# Extracted data:
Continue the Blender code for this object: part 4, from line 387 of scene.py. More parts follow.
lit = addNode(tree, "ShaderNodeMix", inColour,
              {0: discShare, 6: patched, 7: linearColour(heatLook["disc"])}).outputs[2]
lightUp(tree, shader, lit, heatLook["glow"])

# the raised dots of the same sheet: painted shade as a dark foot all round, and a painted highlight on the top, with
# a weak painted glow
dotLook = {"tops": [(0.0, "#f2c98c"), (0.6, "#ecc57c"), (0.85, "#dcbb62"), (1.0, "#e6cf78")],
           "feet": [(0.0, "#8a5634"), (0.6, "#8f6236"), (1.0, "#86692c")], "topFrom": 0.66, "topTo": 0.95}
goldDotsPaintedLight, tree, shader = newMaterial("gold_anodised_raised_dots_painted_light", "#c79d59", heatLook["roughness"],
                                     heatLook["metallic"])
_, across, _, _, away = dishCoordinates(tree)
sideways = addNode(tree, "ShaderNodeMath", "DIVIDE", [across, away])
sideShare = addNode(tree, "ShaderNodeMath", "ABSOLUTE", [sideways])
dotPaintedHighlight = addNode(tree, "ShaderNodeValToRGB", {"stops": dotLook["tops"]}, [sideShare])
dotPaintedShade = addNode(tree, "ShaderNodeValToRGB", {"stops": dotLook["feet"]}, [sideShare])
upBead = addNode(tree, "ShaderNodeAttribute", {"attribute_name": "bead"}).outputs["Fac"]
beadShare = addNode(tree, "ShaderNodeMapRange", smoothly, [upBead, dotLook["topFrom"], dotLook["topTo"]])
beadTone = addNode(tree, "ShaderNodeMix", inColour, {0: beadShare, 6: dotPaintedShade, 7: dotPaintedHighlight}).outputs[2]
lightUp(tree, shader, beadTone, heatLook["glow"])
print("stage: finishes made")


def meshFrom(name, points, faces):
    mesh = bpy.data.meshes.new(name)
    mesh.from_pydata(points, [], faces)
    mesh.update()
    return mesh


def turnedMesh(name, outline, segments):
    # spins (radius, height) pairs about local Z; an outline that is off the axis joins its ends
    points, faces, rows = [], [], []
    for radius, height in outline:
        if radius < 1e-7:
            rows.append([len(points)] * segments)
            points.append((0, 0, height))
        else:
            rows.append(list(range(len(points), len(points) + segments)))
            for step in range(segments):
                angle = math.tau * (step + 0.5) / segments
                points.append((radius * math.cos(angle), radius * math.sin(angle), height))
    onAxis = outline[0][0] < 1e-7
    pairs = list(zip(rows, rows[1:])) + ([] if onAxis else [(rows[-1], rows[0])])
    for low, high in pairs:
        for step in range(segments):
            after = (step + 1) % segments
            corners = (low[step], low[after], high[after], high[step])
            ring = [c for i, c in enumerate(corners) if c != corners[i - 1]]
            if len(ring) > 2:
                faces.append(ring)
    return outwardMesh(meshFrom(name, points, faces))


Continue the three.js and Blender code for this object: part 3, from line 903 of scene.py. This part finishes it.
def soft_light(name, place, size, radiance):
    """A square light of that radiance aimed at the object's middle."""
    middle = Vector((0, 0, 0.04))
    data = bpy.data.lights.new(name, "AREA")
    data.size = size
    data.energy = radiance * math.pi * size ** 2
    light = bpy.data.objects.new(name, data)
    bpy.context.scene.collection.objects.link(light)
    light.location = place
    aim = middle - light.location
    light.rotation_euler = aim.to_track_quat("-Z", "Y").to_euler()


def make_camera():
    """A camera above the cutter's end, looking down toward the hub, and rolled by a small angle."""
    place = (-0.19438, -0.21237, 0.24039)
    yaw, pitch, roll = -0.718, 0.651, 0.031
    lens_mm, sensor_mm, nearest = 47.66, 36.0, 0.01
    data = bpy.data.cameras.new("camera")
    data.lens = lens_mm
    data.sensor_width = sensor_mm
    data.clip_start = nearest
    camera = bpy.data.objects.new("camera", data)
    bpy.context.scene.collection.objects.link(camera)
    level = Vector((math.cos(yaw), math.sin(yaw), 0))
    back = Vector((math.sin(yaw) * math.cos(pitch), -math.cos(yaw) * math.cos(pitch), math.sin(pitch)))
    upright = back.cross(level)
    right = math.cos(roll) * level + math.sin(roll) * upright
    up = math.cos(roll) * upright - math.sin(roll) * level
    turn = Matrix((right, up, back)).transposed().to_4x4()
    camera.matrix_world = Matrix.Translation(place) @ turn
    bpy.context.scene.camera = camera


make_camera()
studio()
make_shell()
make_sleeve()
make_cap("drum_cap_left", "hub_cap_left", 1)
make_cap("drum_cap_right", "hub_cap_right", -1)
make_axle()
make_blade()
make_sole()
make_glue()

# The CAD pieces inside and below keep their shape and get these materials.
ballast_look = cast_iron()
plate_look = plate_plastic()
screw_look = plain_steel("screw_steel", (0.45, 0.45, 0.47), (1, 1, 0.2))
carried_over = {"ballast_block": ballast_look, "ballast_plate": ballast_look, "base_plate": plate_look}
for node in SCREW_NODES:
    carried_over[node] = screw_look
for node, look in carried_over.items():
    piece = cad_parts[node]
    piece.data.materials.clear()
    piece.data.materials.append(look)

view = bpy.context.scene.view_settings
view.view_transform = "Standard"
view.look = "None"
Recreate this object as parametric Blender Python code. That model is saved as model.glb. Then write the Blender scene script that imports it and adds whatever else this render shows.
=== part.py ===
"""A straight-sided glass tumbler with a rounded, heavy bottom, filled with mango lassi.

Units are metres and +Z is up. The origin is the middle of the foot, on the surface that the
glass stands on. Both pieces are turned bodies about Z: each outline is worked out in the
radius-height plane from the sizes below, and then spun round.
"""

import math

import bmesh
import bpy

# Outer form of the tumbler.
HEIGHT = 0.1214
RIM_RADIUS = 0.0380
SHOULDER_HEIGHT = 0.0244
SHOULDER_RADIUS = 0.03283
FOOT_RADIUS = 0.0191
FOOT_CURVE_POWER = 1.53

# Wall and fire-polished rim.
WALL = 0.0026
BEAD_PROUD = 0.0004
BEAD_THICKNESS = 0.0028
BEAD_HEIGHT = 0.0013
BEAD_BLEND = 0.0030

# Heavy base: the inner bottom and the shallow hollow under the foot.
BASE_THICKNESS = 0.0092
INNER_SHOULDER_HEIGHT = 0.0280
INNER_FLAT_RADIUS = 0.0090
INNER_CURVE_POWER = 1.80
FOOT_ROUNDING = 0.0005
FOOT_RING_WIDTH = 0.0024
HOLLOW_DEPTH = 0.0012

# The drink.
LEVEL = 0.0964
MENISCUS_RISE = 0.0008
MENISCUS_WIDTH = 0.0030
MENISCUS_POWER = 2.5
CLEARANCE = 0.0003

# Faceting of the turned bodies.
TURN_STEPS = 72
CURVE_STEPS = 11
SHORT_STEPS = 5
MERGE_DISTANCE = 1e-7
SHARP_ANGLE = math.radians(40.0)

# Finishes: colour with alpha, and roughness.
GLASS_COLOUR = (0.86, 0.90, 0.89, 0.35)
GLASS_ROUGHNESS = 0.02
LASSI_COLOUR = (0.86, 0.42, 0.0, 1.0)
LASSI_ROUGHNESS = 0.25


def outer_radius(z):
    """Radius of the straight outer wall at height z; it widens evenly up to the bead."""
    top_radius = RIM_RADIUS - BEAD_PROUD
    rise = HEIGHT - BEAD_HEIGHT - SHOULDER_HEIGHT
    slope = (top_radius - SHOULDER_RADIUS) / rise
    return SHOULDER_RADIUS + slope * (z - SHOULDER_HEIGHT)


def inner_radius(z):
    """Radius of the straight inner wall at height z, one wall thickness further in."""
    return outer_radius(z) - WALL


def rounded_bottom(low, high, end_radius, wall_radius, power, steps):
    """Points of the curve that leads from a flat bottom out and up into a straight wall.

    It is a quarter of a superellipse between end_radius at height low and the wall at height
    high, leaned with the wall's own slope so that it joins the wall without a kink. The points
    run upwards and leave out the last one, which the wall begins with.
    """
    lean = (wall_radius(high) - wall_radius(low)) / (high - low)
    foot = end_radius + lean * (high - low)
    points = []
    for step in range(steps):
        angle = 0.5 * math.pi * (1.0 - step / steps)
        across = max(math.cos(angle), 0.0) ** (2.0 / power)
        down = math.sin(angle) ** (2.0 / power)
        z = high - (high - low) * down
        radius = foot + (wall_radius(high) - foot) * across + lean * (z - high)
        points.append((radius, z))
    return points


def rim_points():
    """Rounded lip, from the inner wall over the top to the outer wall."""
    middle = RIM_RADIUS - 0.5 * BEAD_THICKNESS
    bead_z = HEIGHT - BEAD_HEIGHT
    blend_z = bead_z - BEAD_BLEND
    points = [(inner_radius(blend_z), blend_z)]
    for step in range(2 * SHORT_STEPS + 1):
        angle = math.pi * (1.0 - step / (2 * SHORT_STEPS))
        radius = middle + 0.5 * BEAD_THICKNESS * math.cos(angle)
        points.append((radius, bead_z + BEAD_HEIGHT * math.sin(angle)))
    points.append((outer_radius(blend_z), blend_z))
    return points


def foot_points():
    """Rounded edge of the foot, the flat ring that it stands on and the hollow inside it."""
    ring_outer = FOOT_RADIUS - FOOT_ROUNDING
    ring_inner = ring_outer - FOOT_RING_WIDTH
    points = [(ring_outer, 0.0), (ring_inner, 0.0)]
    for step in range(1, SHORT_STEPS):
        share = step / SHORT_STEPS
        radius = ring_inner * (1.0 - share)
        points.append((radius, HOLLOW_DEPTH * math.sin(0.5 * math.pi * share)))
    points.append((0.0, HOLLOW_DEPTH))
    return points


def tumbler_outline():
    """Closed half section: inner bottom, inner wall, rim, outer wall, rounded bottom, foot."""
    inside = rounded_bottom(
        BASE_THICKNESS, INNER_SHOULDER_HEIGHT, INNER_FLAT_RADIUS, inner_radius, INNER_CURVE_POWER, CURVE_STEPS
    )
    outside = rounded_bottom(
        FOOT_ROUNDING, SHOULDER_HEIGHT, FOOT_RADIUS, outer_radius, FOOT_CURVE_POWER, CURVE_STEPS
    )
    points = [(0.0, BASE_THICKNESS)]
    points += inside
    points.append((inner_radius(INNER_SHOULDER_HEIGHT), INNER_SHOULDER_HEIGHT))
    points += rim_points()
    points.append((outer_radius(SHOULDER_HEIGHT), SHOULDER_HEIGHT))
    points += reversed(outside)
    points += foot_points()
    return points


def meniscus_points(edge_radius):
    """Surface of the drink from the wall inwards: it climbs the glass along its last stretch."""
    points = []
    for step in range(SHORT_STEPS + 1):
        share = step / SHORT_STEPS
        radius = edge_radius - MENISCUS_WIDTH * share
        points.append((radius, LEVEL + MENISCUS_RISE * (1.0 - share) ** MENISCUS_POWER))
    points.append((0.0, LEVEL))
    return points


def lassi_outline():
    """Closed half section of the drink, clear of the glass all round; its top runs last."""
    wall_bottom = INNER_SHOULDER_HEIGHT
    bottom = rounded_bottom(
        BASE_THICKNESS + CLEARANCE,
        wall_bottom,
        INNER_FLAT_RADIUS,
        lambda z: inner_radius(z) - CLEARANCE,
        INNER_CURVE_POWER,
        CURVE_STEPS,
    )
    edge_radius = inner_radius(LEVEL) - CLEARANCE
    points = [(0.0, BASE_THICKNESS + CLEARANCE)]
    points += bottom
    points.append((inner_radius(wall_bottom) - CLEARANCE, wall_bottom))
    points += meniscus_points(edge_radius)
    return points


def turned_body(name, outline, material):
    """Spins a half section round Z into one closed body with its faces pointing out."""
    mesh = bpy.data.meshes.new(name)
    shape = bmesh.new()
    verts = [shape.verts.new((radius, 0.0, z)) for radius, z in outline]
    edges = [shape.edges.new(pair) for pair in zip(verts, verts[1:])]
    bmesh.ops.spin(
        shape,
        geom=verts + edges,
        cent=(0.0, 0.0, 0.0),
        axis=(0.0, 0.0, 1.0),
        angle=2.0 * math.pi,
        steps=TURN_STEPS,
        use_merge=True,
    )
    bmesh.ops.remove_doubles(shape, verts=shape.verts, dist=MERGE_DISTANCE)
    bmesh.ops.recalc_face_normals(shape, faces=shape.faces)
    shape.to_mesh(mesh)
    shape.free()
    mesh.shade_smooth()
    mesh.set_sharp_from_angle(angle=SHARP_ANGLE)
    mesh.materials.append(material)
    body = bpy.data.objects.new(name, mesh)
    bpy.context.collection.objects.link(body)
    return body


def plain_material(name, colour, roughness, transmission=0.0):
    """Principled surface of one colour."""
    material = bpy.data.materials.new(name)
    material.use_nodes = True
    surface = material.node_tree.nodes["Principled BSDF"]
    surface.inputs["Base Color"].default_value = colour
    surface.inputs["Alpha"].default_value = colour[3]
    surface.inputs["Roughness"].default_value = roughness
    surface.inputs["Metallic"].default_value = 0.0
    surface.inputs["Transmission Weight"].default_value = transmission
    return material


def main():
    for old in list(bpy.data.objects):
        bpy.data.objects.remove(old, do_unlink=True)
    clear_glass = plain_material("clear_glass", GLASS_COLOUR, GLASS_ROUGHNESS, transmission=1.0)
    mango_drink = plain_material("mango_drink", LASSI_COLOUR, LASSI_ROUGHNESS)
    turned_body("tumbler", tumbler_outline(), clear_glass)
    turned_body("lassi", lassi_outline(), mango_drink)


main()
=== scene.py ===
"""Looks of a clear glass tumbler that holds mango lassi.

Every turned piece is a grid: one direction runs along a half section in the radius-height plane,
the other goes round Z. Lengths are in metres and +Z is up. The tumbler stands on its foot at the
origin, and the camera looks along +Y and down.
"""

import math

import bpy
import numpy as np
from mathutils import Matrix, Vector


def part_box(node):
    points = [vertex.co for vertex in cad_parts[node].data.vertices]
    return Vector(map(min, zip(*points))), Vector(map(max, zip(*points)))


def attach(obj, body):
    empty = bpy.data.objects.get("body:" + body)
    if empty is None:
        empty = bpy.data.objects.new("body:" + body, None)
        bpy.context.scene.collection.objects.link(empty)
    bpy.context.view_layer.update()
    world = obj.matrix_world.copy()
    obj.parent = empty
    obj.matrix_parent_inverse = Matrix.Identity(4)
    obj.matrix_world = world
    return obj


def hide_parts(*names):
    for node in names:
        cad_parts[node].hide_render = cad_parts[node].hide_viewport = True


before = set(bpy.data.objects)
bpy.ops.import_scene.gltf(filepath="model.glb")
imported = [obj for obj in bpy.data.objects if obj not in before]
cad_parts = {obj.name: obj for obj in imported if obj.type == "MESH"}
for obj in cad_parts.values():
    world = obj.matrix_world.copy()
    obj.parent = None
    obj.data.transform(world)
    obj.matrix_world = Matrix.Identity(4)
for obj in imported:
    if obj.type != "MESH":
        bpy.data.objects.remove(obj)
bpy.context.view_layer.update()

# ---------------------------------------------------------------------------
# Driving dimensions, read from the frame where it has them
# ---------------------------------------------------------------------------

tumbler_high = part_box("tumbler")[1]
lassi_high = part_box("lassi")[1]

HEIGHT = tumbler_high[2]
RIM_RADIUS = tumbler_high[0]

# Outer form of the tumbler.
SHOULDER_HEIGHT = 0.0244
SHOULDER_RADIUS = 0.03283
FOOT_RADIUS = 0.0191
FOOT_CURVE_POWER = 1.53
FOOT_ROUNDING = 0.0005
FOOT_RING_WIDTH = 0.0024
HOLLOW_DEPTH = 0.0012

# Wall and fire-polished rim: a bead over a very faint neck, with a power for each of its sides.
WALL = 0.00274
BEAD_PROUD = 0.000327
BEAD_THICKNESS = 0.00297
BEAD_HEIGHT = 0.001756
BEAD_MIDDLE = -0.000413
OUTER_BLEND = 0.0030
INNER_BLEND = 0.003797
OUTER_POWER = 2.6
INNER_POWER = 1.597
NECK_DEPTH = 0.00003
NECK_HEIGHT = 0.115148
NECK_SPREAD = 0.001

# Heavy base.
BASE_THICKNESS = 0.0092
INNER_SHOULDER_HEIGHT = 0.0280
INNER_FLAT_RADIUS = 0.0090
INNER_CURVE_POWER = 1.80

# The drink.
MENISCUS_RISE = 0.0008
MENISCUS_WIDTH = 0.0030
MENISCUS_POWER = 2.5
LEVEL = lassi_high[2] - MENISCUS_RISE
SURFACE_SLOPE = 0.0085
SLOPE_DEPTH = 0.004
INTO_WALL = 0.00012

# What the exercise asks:
The required output is an exact reproduction of the lines starting at the one that contains "GLASS_COLOUR, GLASS_ROUGHNESS, transmission=1.0)" and ending at the one that contains "holds mango lassi.". Both boundary lines belong to it.

# Written solution:
    clear_glass = plain_material("clear_glass", GLASS_COLOUR, GLASS_ROUGHNESS, transmission=1.0)
    mango_drink = plain_material("mango_drink", LASSI_COLOUR, LASSI_ROUGHNESS)
    turned_body("tumbler", tumbler_outline(), clear_glass)
    turned_body("lassi", lassi_outline(), mango_drink)


main()
=== scene.py ===
"""Looks of a clear glass tumbler that holds mango lassi.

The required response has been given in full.